Press release: Italian High Court Sentences Libyan Football Players to 30 Years for Alleged Smuggling and Murder
Berlin/Rome - Yesterday, on 2 July 2021, Italy’s highest court confirmed the sentence of 30 years’ prison for four Libyan footballers accused of murder and people smuggling. Human rights organizations and journalists have highlighted that the investigation and trials have been characterized by contradictions in the witness statements and inconsistencies.
The four young men – Joma, Ali, Abdelrahman and Mohannad – left Libya in 2015, fleeing the civil war and hoping to continue their careers on the pitch in Europe. Tragically, 49 other migrants trapped below deck died during the journey across the Mediterranean. The police investigations following the landing identified the four Libyan migrants as part of the ship’s ‘crew’ and responsible for the deaths. Yet journalists and their defense lawyers have noted inconsistencies and errors in the investigation and trials for years.
"We have been informed that the cassation court has rejected the appeals and confirmed the conviction. We will wait for the judge to submit the official explanation and meanwhile we will start working on reopening the case because we are convinced of our clients' innocence." Serena Romano, the lawyer defending Joma Tarek.

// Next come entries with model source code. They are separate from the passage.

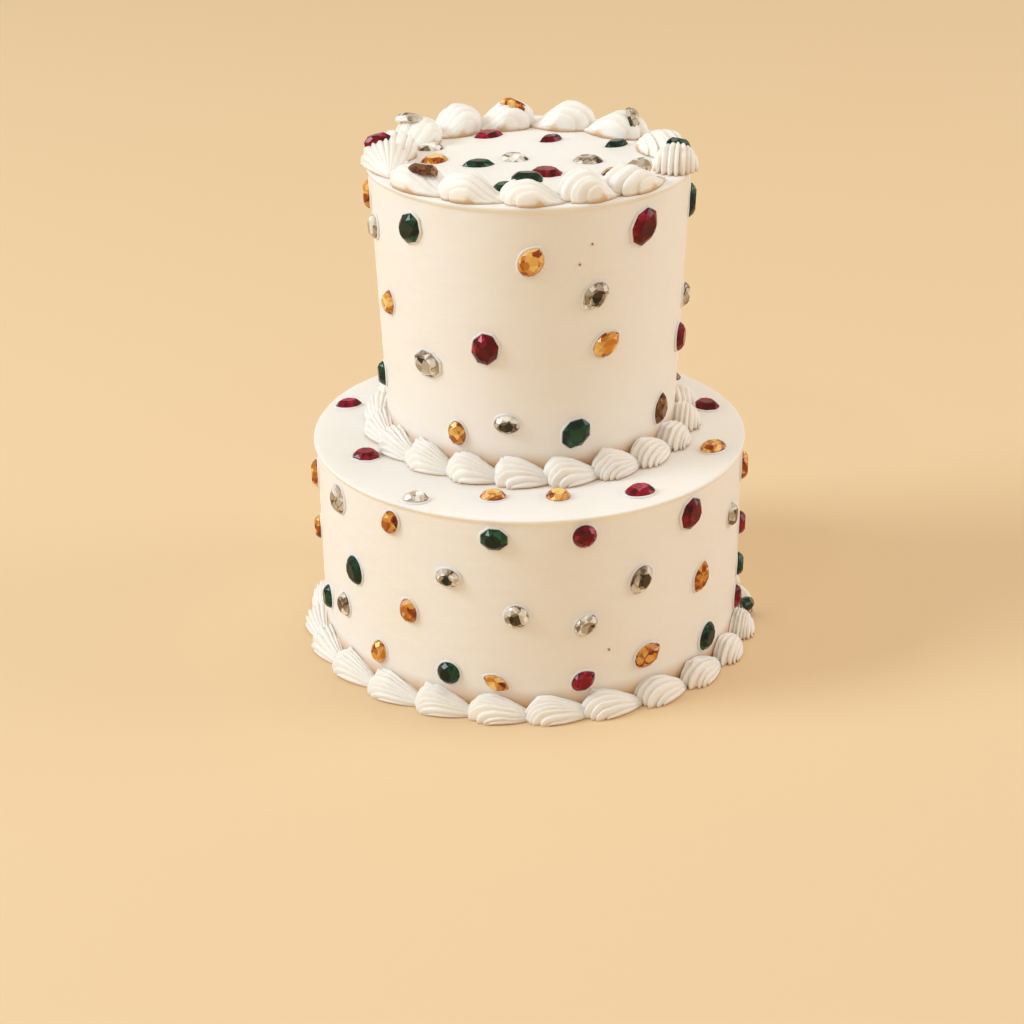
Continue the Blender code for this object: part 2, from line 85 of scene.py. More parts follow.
# Points along each part of a tier's outline, and how near the axis its two ends come
TOP_STEPS = 26
ROUND_STEPS = 6
LIP_STEPS = 9
WALL_STEPS = 70
UNDER_STEPS = 6
TOP_END = 0.04
UNDER_END = 0.05

# How far the spatula leaves the icing from true, how long those swells are, and the height up to
# which the icing evens out again at its foot
SWELL_DEPTH = 0.4 * MM
SWELL_LENGTH = 70 * MM
DRAG_DEPTH = 0.14 * MM
DRAG_LENGTH = 16 * MM
DRAG_FLATNESS = 3
EVEN_FOOT = 2 * MM

# How high the painted tan shade of the gap behind the piping reaches up a wall, and how fast it deepens
FOOT_SHADE = 13.5 * MM
FOOT_SHADE_GAIN = 1.5

# Star-tip shells round the foot of each tier: how many, where, and how big
Border = namedtuple("Border", "count first radius length width height seed")
BASE_SHELLS = Border(24, -7.2, 101.2 * MM, 33 * MM, 17.5 * MM, 11.8 * MM, 21)
MIDDLE_SHELLS = Border(20, -20, 71.8 * MM, 29 * MM, 18 * MM, 11.8 * MM, 22)
FEWEST_RIDGES = 10
MOST_RIDGES = 13
SHELL_GROOVE = 0.14
SHELL_CROWN = 0.72
SHELL_CLIMB = 1.5
SHELL_FULLNESS = 1.0
SHELL_ROWS = 36
CLIMB_ROWS = 22
SHELL_TWIST = 0.08
SHELL_SHARPNESS = 0.4
COLUMNS_A_RIDGE = 7

# Ridges: how much their widths vary, how blunt their arches are, and how far from the tail, as a
# share of the length, a shell's grooves reach their full depth
RIDGE_UNEVEN = 0.35
ARCH_BLUNTNESS = 0.65
GROOVE_FULL = 1 / 1.6

# How far the piping rolls under at its foot, in degrees past upright
HEAD_TUCK = 20
SIDE_TUCK = 14

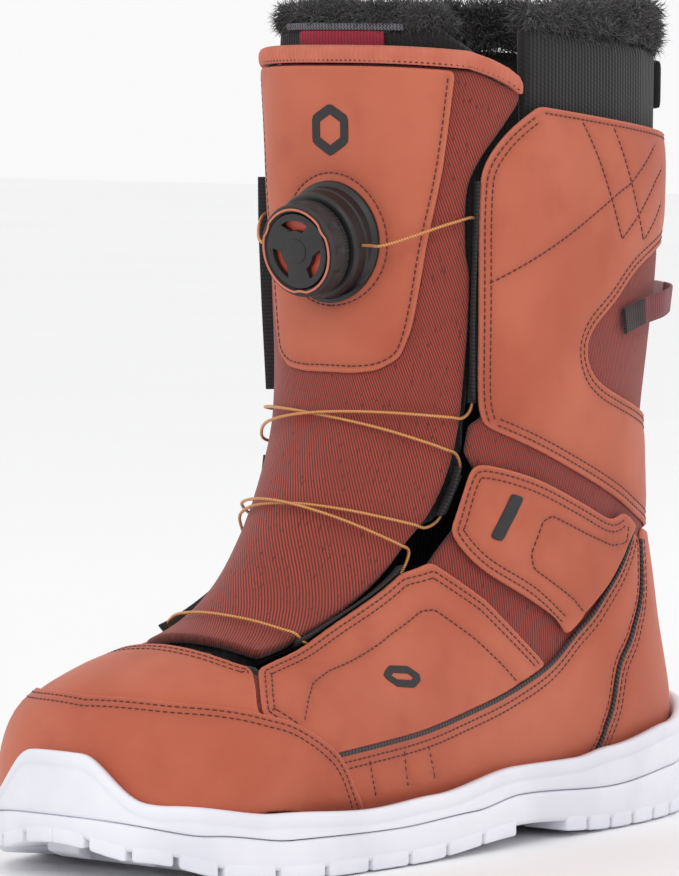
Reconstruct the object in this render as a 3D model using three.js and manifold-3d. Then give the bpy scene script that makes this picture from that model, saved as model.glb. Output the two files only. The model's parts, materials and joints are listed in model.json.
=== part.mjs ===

Claudia Gazzini from the International Crisis Group states: "There continues to be a judicial stubborness to this case, which is really disconcerting. But we continue to believe in the innocence of these young men and will continue to fight for their release."
The four accused, who have already been in prison for more than five years, as well as their families back in Libya, maintain their innocence. In a letter sent from prison, Ali, one of the defendants, writes: "They only asked me if I was from Libya, and I answered 'yes'. They brought me away because I come from a country where the war reigns and only due to a bottle of water, that I didn’t even hand over, they condemned me to 30 years."
The NGO ‘borderline-europe’, who is in contact with two of the accused and their families, comments: “We are deeply disappointed in today’s decision, for the four young men and their families in Libya who have not seen them for years. We have followed many similar cases before in which authorities arrest people who seek safety and have themselves paid for the trip across the sea as the 'smugglers'. Like this, people with limited resources to defend themselves in court are presented as 'culprits' and held responsible for migrant boat disasters, while the real culprits are European governments who close borders and force people into dangerous situations."
The basis for this is legislation that considers any person found to have played an active role during the crossing as a smuggler, from holding the tiller to steering the boat, distributing water or bailing out a leak, charges ranging from simple smuggling to transnational criminal conspiracy and — if people suffocate below deck or drown when a boat capsized — even murder. The arrests that follow these often-unfounded accusations of smuggling are arbitrary, built on hasty investigations and coercive interrogations. At sea, witnesses are interviewed by the police mere hours after their rescue, usually still in a state of shock after surviving a shipwreck.
While European sea rescuers and activists gain a lot of media attention when becoming the target of increasing criminalisation, the everyday practice of incarcerating non-Europeans facing the very same accusations goes almost unnoticed. However, they constitute the majority of those being arrested and imprisoned in Italy and Greece on grounds of alleged "smuggling" and "aiding illegal immigration".